$\frac{\sin x}{(1+\cos x)}$



To find: Differentiation of $\frac{\sin x}{(1+\cos x)}$

Formula used: (i) $\left(\frac{u}{v}\right)^{\prime}=\frac{u^{\prime} v-u v^{\prime}}{v^{2}}$ where $v \neq 0$ (Quotient rule)

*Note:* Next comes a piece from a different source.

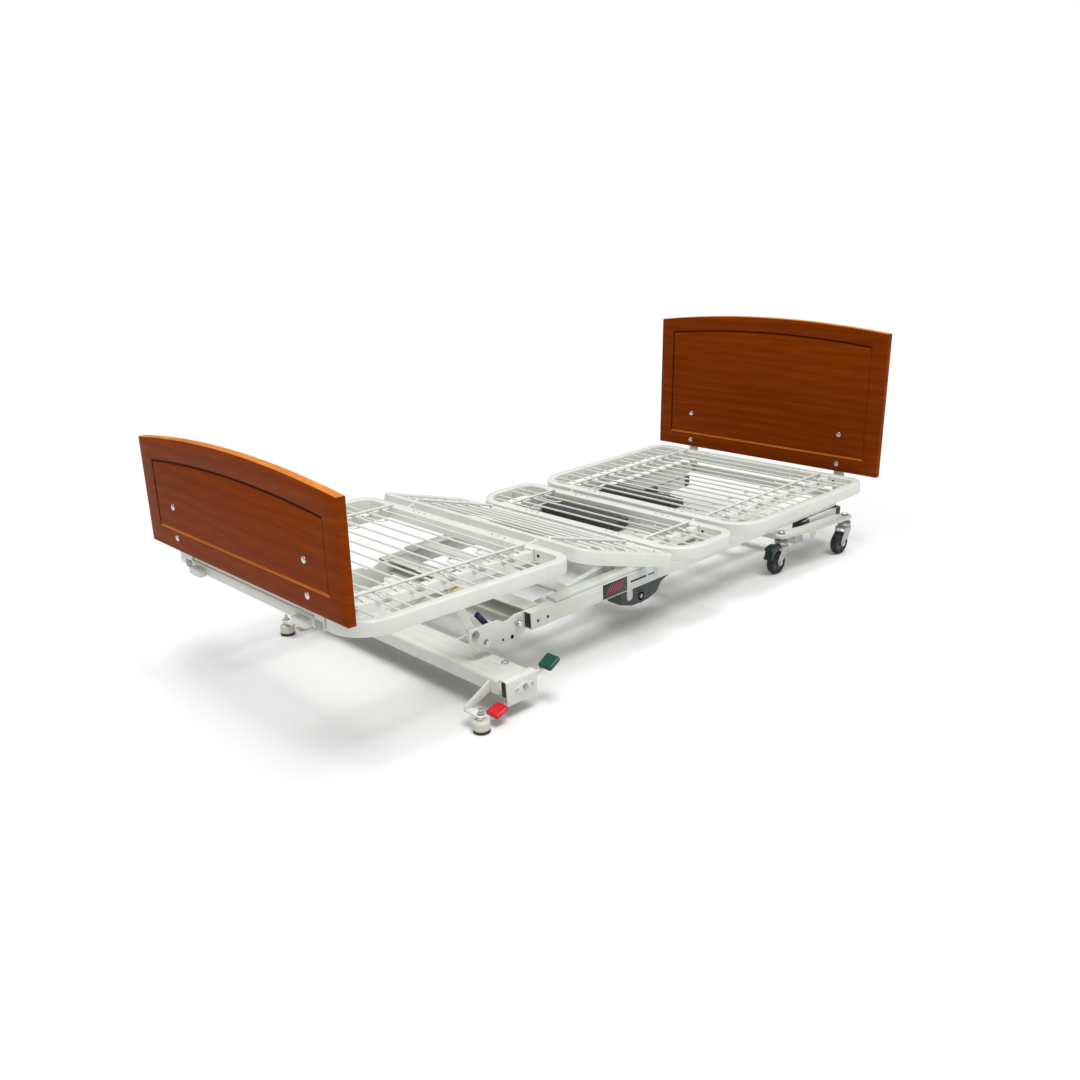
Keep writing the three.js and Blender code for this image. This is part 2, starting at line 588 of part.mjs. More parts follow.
function casterPlate() {
  const [a, b] = CASTERS;
  const vertex = { x: 1880, y: SIDE_TUBE.y1 + 26 };
  const half = 24;
  const shape = new THREE.Shape();
  shape.moveTo(a.x + 6, -a.y + half);
  shape.absarc(a.x, -a.y, half, Math.PI / 2 - 0.2, 1.5 * Math.PI - 0.2, false);
  shape.lineTo(vertex.x - 10, -vertex.y - half);
  shape.lineTo(b.x, -b.y - half);
  shape.absarc(b.x, -b.y, half, 1.5 * Math.PI, 2.5 * Math.PI, false);
  shape.lineTo(vertex.x + 8, -SIDE_TUBE.y1 - GAP);
  shape.lineTo(vertex.x - 12, -SIDE_TUBE.y1 - GAP);
  shape.closePath();
  const plate = floorPlate(shape, CASTER_TOP, CASTER_TOP + 12, 4);
  const gusset = sidePlate(outline([
    [vertex.x - 20, CASTER_TOP + 1], [vertex.x + 30, CASTER_TOP + 1], [vertex.x + 22, 84], [vertex.x + 10, 84],
  ]), -vertex.y - 6, -vertex.y + 2);
  const bores = CASTERS.map(({ x, y }) => rod('z', 6 + GAP, CASTER_TOP - 1, CASTER_TOP + 13, [x, -y]));
  return cut(join(plate, gusset), ...bores);
}

// Swivel fork: stem, raceway, bridge and two cheeks that trail towards the foot end
const TRAIL = 26;

function casterFork(x, y) {
  const profile = [[0, 92], [22, 92], [22, 106], [12, CASTER_TOP - GAP], [0, CASTER_TOP - GAP]];
  const race = lathe(profile, 12, x, y);
  const stem = rod('z', 6, CASTER_TOP - 2, CASTER_TOP + 18, [x, y], 10);
  const nut = rod('z', 10, CASTER_TOP + 12 + GAP, CASTER_TOP + 20, [x, y], 6);
  const bridge = box([x - 22, x + 14], [y - 19, y + 19], [86, 93]);
  const cheeks = [-1, 1].map((side) => sidePlate(outline([
    [x + 14, 93], [x + 14, 78], [x - TRAIL + 10, WHEEL_RADIUS - 7], [x - TRAIL - 8, WHEEL_RADIUS - 8],
    [x - TRAIL - 12, WHEEL_RADIUS + 4], [x - 22, 86], [x - 22, 93],
  ]), y + side * 19, y + side * 15.5));
  const axle = rod('y', 4, y - 22, y + 22, [x - TRAIL, WHEEL_RADIUS], 10);
  return join(race, stem, nut, bridge, ...cheeks, axle);
}

function casterWheel(x, y) {
  const r = WHEEL_RADIUS;
  const profile = [
    [4 + GAP, -14], [12, -14], [12, -9], [26, -9], [28, -12], [r - 3, -12], [r, -7], [r, 7],
    [r - 3, 12], [28, 12], [26, 9], [12, 9], [12, 14], [4 + GAP, 14], [4 + GAP, -14],
  ];
  const wheel = new THREE.LatheGeometry(profile.map(([radius, across]) => new THREE.Vector2(radius, across)), 18);
  wheel.translate(x - TRAIL, y, r);
  return toSolid(wheel);
}

// Two-lobed brake pedal above and ahead of the wheel, hinged on the fork
function brakePedal(x, y) {
  const px = x - 44;
  const pz = 80;
  const body = sidePlate(outline([
    [px + 21, pz + 16], [px + 4, pz + 22], [px - 22, pz + 16], [px - 30, pz + 6], [px - 22, pz - 2],
    [px - 34, pz - 20], [px - 26, pz - 26], [px - 8, pz - 4],
  ]), y - 15, y + 15);
  return cut(body, rod('y', 44, y - 16, y + 16, [x - TRAIL, WHEEL_RADIUS], 20));
}


// Assembly: sections at rest, the thigh raised and the foot section nearly level
const kneeX = SEAT_HINGE_X - THIGH_LENGTH * Math.cos(THIGH_ANGLE) - KNEE_DROP * Math.sin(THIGH_ANGLE);
const kneeZ = HINGE_Z + THIGH_LENGTH * Math.sin(THIGH_ANGLE) - KNEE_DROP * Math.cos(THIGH_ANGLE);

function hingedGroup(x, z, angle) {
  const group = new THREE.Group();
  group.position.set(x, 0, z);
  group.rotation.y = angle;
  bed.add(group);
  return group;
}

const thighGroup = hingedGroup(SEAT_HINGE_X, HINGE_Z, THIGH_ANGLE);
const seatGroup = hingedGroup(SEAT_HINGE_X, HINGE_Z, 0);
const backGroup = hingedGroup(BACK_HINGE_X, HINGE_Z, 0);
const footGroup = hingedGroup(kneeX, kneeZ, FOOT_ANGLE);
const footDeck = new THREE.Group();
footDeck.position.z = -KNEE_DROP;
footGroup.add(footDeck);

const SECTIONS = [
  {
    name: 'foot', group: footDeck, x0: FOOT_END_X - kneeX, x1: -SECTION_GAP, halfWidth: CENTRE_HALF_WIDTH,
    corners: [100, 60], hairpins: 6, span: [FOOT_SPAN_X - kneeX, FOOT_SPAN_X + 6 * FOOT_PITCH - kneeX],
    lugs: (s) => [lugPair(boredLug, BORED_LUG_Y, s.x1, 1, KNEE_DROP)],
  },
  {
    name: 'thigh', group: thighGroup, x0: SECTION_GAP - THIGH_LENGTH, x1: -SECTION_GAP, halfWidth: THIGH_HALF_WIDTH,
    corners: [54, 30], hairpins: 3,
    lugs: (s) => [lugPair(pinLug, PIN_LUG_Y, s.x0, -1, -KNEE_DROP), lugPair(boredLug, BORED_LUG_Y, s.x1, 1, 0)],
  },
  {
    name: 'seat', group: seatGroup, x0: SECTION_GAP, x1: BACK_HINGE_X - SEAT_HINGE_X - SECTION_GAP,
    halfWidth: CENTRE_HALF_WIDTH, corners: [110, 60], hairpins: 2,
    lugs: (s) => [lugPair(pinLug, PIN_LUG_Y, s.x0, -1, 0), lugPair(pinLug, PIN_LUG_Y, s.x1, 1, 0)],
  },
  {
    name: 'back', group: backGroup, x0: SECTION_GAP, x1: BACK_END_X - BACK_HINGE_X, halfWidth: CENTRE_HALF_WIDTH,
    corners: [110, 60], hairpins: 7, lugs: (s) => [lugPair(boredLug, BORED_LUG_Y, s.x0, -1, 0)],
  },
];

for (const fields of SECTIONS) {
  const section = { span: [fields.x0 + RAIL_WIDTH, fields.x1 - RAIL_WIDTH], ...fields };
  const { name, group } = section;
  add(group, `${name}_frame`, join(centreFrame(section), ...section.lugs(section)), paint);
  for (const side of SIDES) {
    add(group, `${name}_wing_${side.name}`, onSide(wing(section), side.sign), paint);
  }
}

// Footboard, bolted to an angle bar on the foot section's end rail
const FOOTBOARD = {
  height: 284, faceX: 0, grooveInset: 63, grooveBottom: 54, grooveTop: 232, boltY: 318, boltHeights: [34.7, 118],
};
const HEADBOARD = {
  height: 474, faceX: 0, grooveInset: 55, grooveBottom: 50, grooveTop: 430, boltY: 320, boltHeights: [25, 127],
};
const HEADBOARD_LEAN = THREE.MathUtils.degToRad(2.5);
const FOOTBOARD_RISE = 28;
const POST_THICKNESS = 5;

const footboardGroup = new THREE.Group();
footboardGroup.position.set(FOOT_END_X - kneeX - POST_THICKNESS - BOARD_THICKNESS - 2 * GAP, 0, FOOTBOARD_RISE);
footGroup.add(footboardGroup);

function boardBracket(spec, faceX, postX0, postX1, z0, barHeight, ...extras) {
  const top = spec.boltHeights[1] + 20;
  const posts = [-spec.boltY, spec.boltY].map((y) => box([postX0, postX1], [y - 20, y + 20], [z0, top]));
  const bar = box([postX0, postX1], [-spec.boltY, spec.boltY], [z0, z0 + barHeight]);
  const bolts = [-spec.boltY, spec.boltY].flatMap((y) => spec.boltHeights.map(
    (z) => carriageBolt(y, z, faceX, (postX0 + postX1) / 2),
  ));
  return join(bar, ...posts, ...bolts, ...extras);
}

const postX0 = BOARD_THICKNESS + GAP;
add(footboardGroup, 'footboard', board(FOOTBOARD), wood);
const footBarZ = -KNEE_DROP - HALF_RAIL - FOOTBOARD_RISE;
add(
  footboardGroup, 'footboard_bracket',
  boardBracket(FOOTBOARD, 0, postX0, postX0 + POST_THICKNESS - GAP, footBarZ, 24), paint,
);

// Headboard, leaning slightly outward on posts that reach under it from the main frame
const headboardGroup = hingedGroup(2110, 261, HEADBOARD_LEAN);
const stubs = SIDES.map(({ sign }) => box([-40, postX0 + 1], [sign * 320, sign * 338], [-108, -74]));
add(headboardGroup, 'headboard', board(HEADBOARD), wood);
add(
  headboardGroup, 'headboard_bracket',
  boardBracket(HEADBOARD, 0, postX0, postX0 + POST_THICKNESS, -108, 34, ...stubs), paint,
);

// Foot base
add(bed, 'foot_base_beam', footBeam(), paint);
add(bed, 'lock_rocker', lockRocker(), zinc);
for (const { name, sign } of SIDES) {
  add(bed, `lock_pedal_red_${name}`, onSide(pedal(410.6, 32.1, 40.2, 44, 454, 18.9), sign), redPlastic);
  add(bed, `lock_pedal_green_${name}`, onSide(pedal(582.2, 108.1, 40.8, 46, 465, 31), sign), greenPlastic);
  add(bed, `glide_${name}`, onSide(glide(), sign), whitePlastic);
  add(bed, `glide_pad_${name}`, onSide(glidePad(), sign), blackRubber);
}
add(bed, 'foot_leg', legFrame(BASE_PIVOT.x, FRAME_PIVOT.x), paint);

// Main frame
for (const { name, sign } of SIDES) {
  add(bed, `main_rail_${name}`, onSide(mainRail(), sign), paint);
  add(bed, `hinge_bracket_${name}`, onSide(hingeBracket(), sign), paint);
  add(bed, `support_arm_${name}`, onSide(supportArm(), sign), paint);
  add(bed, `support_roller_${name}`, onSide(supportRoller(), sign), creamPlastic);
}
add(bed, 'foot_channel', footChannel(), paint);
add(bed, 'pivot_tube_foot', pivotTube(FRAME_PIVOT.x, 1), paint);
add(bed, 'pivot_tube_head', pivotTube(HEAD_FRAME_X, -1), paint);
add(bed, 'lift_motor_foot', motorHousing(1015), darkPlastic);
add(bed, 'lift_motor_head', onSide(motorHousing(1180), 1), darkPlastic);
add(bed, 'release_lever', releaseLever(), navyGrip);
add(bed, 'carriage_frame', carriageFrame(), paint);
add(bed, 'knee_actuator', sectionActuator(1256, 1334, -60, 270), darkPlastic);
add(bed, 'back_actuator', sectionActuator(1540, 1610, -60, 270), darkPlastic);

// Head base and casters
add(bed, 'head_leg', legFrame(HEAD_BASE_X, HEAD_FRAME_X), paint);
add(bed, 'head_base', headBase(), paint);
for (const { name, sign } of SIDES) {
  add(bed, `caster_plate_${name}`, onSide(casterPlate(), sign), paint);
  for (const caster of CASTERS) {
    const { x, y } = caster;
    const tag = `${caster.name}_${name}`;
    add(bed, `caster_fork_${tag}`, onSide(casterFork(x, -y), sign), zinc);
    add(bed, `caster_wheel_${tag}`, onSide(casterWheel(x, -y), sign), blackRubber);
    if (caster.braked) {
      add(bed, `brake_pedal_${tag}`, onSide(brakePedal(x, -y), sign), greenPlastic);
    }
  }
}

// The frame's origin is on the floor under the middle of the whole bed
const reach = new THREE.Box3().setFromObject(bed, true);
bed.position.x = -(reach.min.x + reach.max.x) / 2;

export default bed;
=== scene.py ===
"""Adjustable hospital bed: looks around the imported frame.

Lengths in the builders are millimetres in the bed's own frame (x from the footboard's outer face, z from the
floor, -y the near side); ROW turns them into the row frame's metres.
"""
import math
from types import SimpleNamespace

import bmesh
import bpy
from mathutils import Matrix, Vector

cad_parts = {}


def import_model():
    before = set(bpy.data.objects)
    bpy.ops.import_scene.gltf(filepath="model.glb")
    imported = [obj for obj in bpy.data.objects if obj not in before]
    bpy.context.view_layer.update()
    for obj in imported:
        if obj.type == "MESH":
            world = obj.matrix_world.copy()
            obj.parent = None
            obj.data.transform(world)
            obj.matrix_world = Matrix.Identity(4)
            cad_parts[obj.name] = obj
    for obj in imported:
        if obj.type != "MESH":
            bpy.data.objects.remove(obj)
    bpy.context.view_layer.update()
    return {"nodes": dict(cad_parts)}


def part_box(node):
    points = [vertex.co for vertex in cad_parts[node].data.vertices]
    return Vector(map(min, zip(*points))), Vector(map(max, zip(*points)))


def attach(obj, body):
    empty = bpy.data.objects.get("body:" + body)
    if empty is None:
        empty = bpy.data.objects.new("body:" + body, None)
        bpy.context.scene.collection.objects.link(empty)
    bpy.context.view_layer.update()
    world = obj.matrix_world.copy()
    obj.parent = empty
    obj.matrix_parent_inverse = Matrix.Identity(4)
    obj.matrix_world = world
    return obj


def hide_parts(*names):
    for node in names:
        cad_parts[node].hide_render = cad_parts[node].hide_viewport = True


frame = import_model()

MM = 0.001
MAIN_RAIL = SimpleNamespace(x0=635, outer_y=344, width=30, z0=147, z1=195)
BED_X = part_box("main_rail_near")[0].x / MM - MAIN_RAIL.x0
ROW = Matrix.Diagonal((MM, MM, MM, 1)) @ Matrix.Translation((BED_X, 0, 0))
SIDES = (("near", -1), ("far", 1))

# Deck sections, as in the CAD source
RAIL_HEIGHT = 38
RAIL_WIDTH = 34
HALF_RAIL = RAIL_HEIGHT / 2
DECK_TOP = 257
DECK_HALF_WIDTH = 457
CENTRE_HALF_WIDTH = 330
THIGH_HALF_WIDTH = 400
SECTION_GAP = 15
SEAT_HINGE_X = 1098
BACK_HINGE_X = 1390
BACK_END_X = 2086
THIGH_LENGTH = 400
THIGH_ANGLE = math.radians(16.5)
FOOT_ANGLE = math.radians(1.5)
FOOT_END_X = 28.3
HINGE_Z = DECK_TOP - HALF_RAIL
KNEE_DROP = 5
HAIRPIN_HALF_SPACING = 17
HAIRPIN_REACH = 205
HAIRPIN_Z = 8.9
WIRE_Z = 15.4
WIRE_RADIUS = 3
HAIRPIN_RADIUS = 2.5
ROD_Y = 292
ROD_Z = 22.5
PIN_LUG_Y = 272
BORED_LUG_Y = 265
WING_RAIL_WIDTH = 28
SPLIT_GAP = 0.3

KNEE_X = SEAT_HINGE_X - THIGH_LENGTH * math.cos(THIGH_ANGLE) - KNEE_DROP * math.sin(THIGH_ANGLE)
KNEE_Z = HINGE_Z + THIGH_LENGTH * math.sin(THIGH_ANGLE) - KNEE_DROP * math.cos(THIGH_ANGLE)


def hinged(x, z, angle):
    """The row-frame matrix of a local frame set at (x, z) and turned about Y."""
    return ROW @ Matrix.Translation((x, 0, z)) @ Matrix.Rotation(angle, 4, "Y")


FOOT_FRAME = hinged(KNEE_X, KNEE_Z, FOOT_ANGLE)
FOOT_DECK = FOOT_FRAME @ Matrix.Translation((0, 0, -KNEE_DROP))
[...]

(ii) $\frac{d \cos x}{d x}=-\sin x$

(iii) $\frac{d \sin x}{d x}=\cos x$

Let us take $u=(\sin x)$ and $v=(1+\cos x)$

$u^{\prime}=\frac{d u}{d x}=\frac{d(\sin x)}{d x}=\cos x$

$v^{\prime}=\frac{d v}{d x}=\frac{d(1+\cos x)}{d x}=-\sin x$

Putting the above obtained values in the formula:-

$\left(\frac{u}{v}\right)^{\prime}=\frac{u^{\prime} v-u v^{\prime}}{v^{2}}$ where $v \neq 0$ (Quotient rule)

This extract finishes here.